Nada como ela permanecer sozinha e vazia durante o expediente, quando minha amada e eu, estaremos labutando pelas oficinas da vida, despachando protocolos e gastando teclados de computadores. É necessário que a casa esteja exatamente vazia e desejosa de ser preenchida. Que se entusiasme com a nossa presença, que chegue a quase dizer para entrarmos e ali permanecermos, ensaiando alguma momentânea eternidade. É preciso um tapete na entrada e chaves bem dispostas, para ao abrirmos a porta, possamos sentir a confortável e ilusória sensação de sermos rei e rainha. As janelas, abriremos apenas por pouco tempo, para não espantarmos o pó dos necessários fantasmas.
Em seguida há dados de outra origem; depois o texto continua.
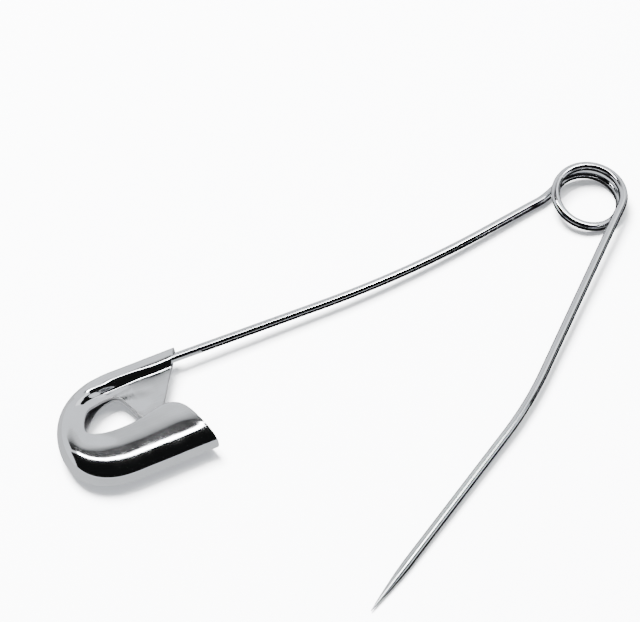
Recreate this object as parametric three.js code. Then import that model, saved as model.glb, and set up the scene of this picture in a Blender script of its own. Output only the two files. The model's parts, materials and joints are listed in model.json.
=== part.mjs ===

Haverá música na nossa casa, mas não a música que invade outros territórios. A nossa canção será tocada apenas para embalar nossos momentos de ternura e de amor. Não ofertaremos aos vizinhos o nosso egoísta segredo. Mas é preciso haver um jardim, não um daqueles grandes. Teremos o nosso sublime e quase tímido jardim. Não terá a intenção de recrear nossos corpos, ele será o recôndito para as nossas almas nos terríveis momentos de aflição.

Com sinceridade, não vejo a necessidade de vizinhos. Seremos a princípio, colegas de rua. A vizinhança terá um casal bem comportado e prestativo, embora que meio resistente a muitos afagos. Não seremos excêntricos a ponto de despertar a satânica curiosidade dos vizinhos, mas permaneceremos na posição de segurança que nos permitirá observar a vida, livres de elos desnecessários. Os muros precisam ter uma altura respeitável, para que nos nossos momentos de feras selvagens possamos ser tolerados, já que não ambicionamos o despertar da compreensão.

Não percorrerei os classificados para arranjar a minha casa. Ela precisa ser preparada para que duas almas sedentas de amor possam se alojar e ali sentirem-se seguras como num útero. Sim, a minha casa ainda não existe e isso faz nascer em mim uma doce aflição. A aflição de desejar que a próxima morada seja aquele único cantinho, onde estaremos verdadeiramente protegidos de tudo. A casa, o lar, a nossa sucursal do paraíso, onde aprenderemos a caminhar como seres encantados.